Sonra ne oldu biliyor musunuz? Bu başarılı Emniyet Müdürümüz sayın Niyazi Palabıyık, 2003 yılında, zamanın İçişleri Bakanı Abdülkadir Aksu marifetiyle merkeze alındı, 2015 yılında da emekli edildi!.. Bu değerli Emniyet Görevlisi bunun üzerine hemen Ankara'ya gidip, kendisine bu yapılanlara isyan etmişti, hatırladınız mı?

Şimdi de 30 Mart 2023 tarihli Sözcü Gazetesi'nin manşetine bir göz atalım: Batman'da Hizbullahçı olduğunu söyleyen sakallı-takkeli bir adam, şehir meydanında aynen şöyle bağırıyor: "Biz Hizbullahçıyız!.. Kılıçdaroğlu ile Akşener kim oluyor!? Cihada hazırız, Erdoğan'a dokunurlarsa eğer, gerekirse kafalarını keseriz!.." diyor!.. Ve gazete 12 Cm büyüklüğündeki harflerle yazılmış şu cümleyle soruyordu: "Cumhuriyet'in Savcıları, Neredesiniz!?" diyor, o adam hakkında suç duyurusunda bulunup, hemen oradaki Cumhuriyet Savcılarını göreve çağırıyordu!..

Eğer bu ülkedeki siyasiler gerçekten demokrasiye inanmışlarsa, en büyük gücün seçimdeki  'halk iradesi' olduğunun ayartına varabildilerse, kendileri nasıl bu demokratik seçimlerle göreve geldilerse, aynı seçim sonuçlarıyla adam gibi gitmesini de bilmeleri gerekir, değil mi? Bir sürede koltuklarda kalabilmek için, akla-hayale gelmedik yasa ve hukuk dışı işler yapmaya kalkarlarsa eğer, daha önce buna teşebbüs edenlerin akıbetlerine uğramaları kaçınılmaz olur, üstüne üstlük alınlarına bir de 'demokrasi ve halk düşmanı' damgası yemeleri işten bile değildir!.. İşte 'Tarih' denilen geçmişe dair bilimsel-belgeli gerçekleri, sırf bu yüzden tüm siyasetçilerin ezbere bilmesi, hiç de akıllarından çıkarmaması gerekir!.. Uzun soluklu bir iş olan siyaset, 'kısa gün ticareti hesapları' ile sırf bu yüzden yapılmaz, yapılmaya teşebbüs bile edilmez!.. Yine biliyoruz ki, böyleleri çok kısa zamanda bir 'saman alevi' gibi parlayıp, yine kısa sürede bu er meydanlarında yok olup giderler!..
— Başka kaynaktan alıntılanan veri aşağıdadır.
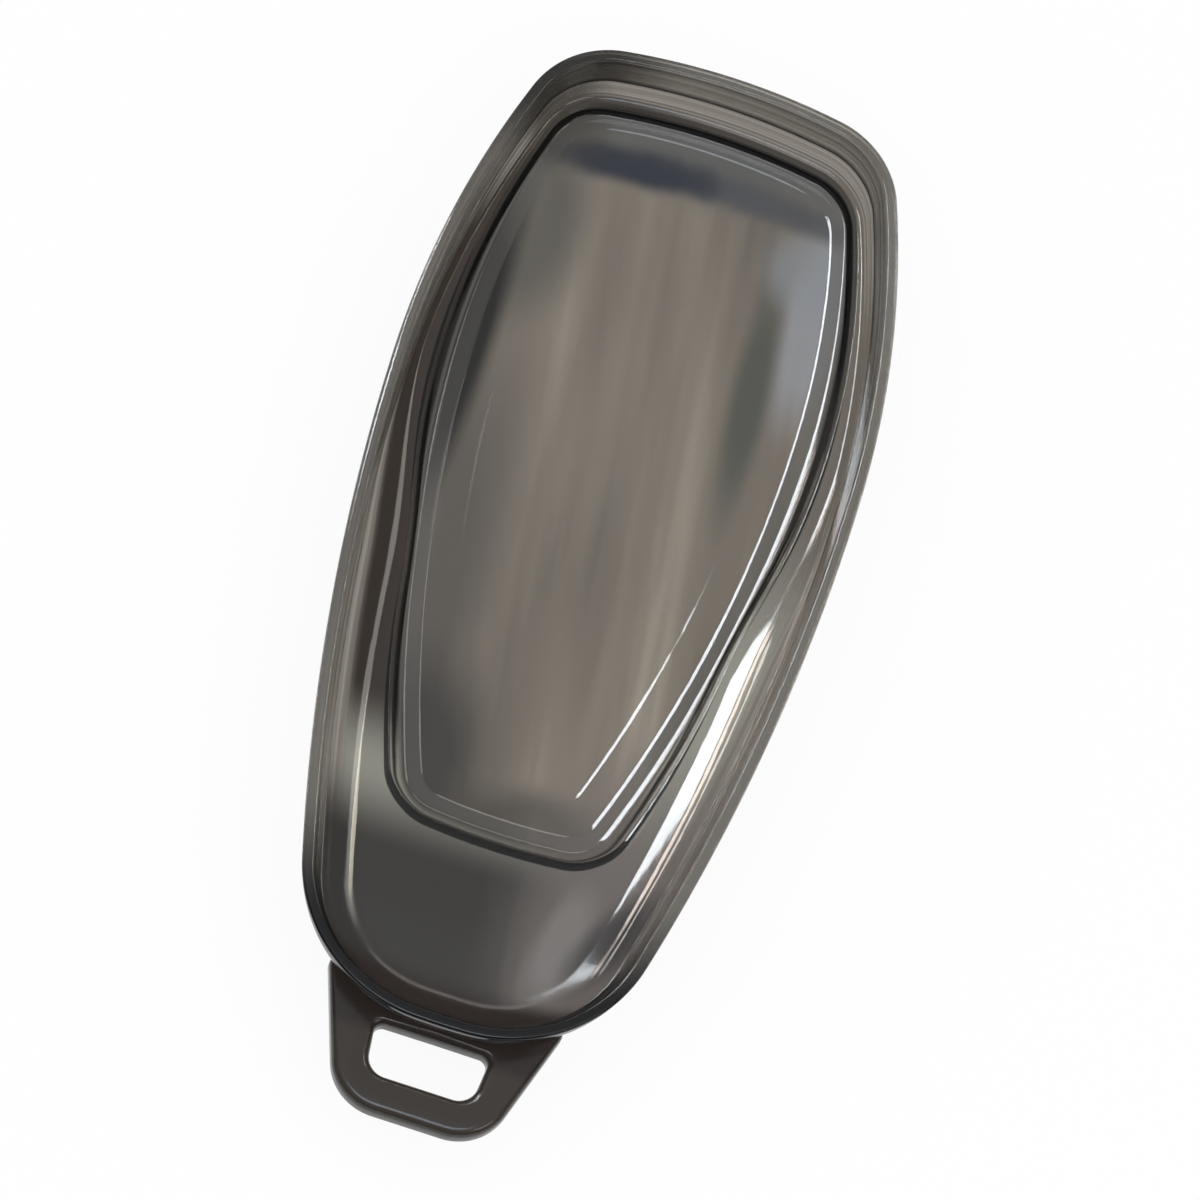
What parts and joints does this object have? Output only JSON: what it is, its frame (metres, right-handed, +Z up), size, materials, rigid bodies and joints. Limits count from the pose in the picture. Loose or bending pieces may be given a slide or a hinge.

Bizler daha kaç yıl ülkenin güzel ve çağdaş geleceğini düşünmeyen, ufku olmayan, bilgi ve bilim yoksunu, bu çıkarcılardan çekeceğiz!? Ne zaman bizim iyi ve mutlu günlerimiz olacak!? Yoksa, bu umutsuz devran böyle mi devam edip gidecek!? Bazı cahil, kör, okumayan, sorgulamayan akılsızların verdikleri kontrolsüz oylar yüzünden yazık olmuyor mu bizlere? Yetmedi mi!? Bu yazımı da yine Orhan Veli'nin birkaç mısraıyla bitireyim bari:

"Hiçbir şeyden çekmedi dünyada/ Nasırından çektiği kadar/ Hatta çirkin yaratıldığından bile/ O kadar müteessir değildi/ Kundurası vurmadığı zamanlarda anmazdı ama Allah'ın adını/ Günahkâr da sayılmazdı!../ Yazık oldu Süleyman Efendi'ye!.."            Sakin KOŞAR.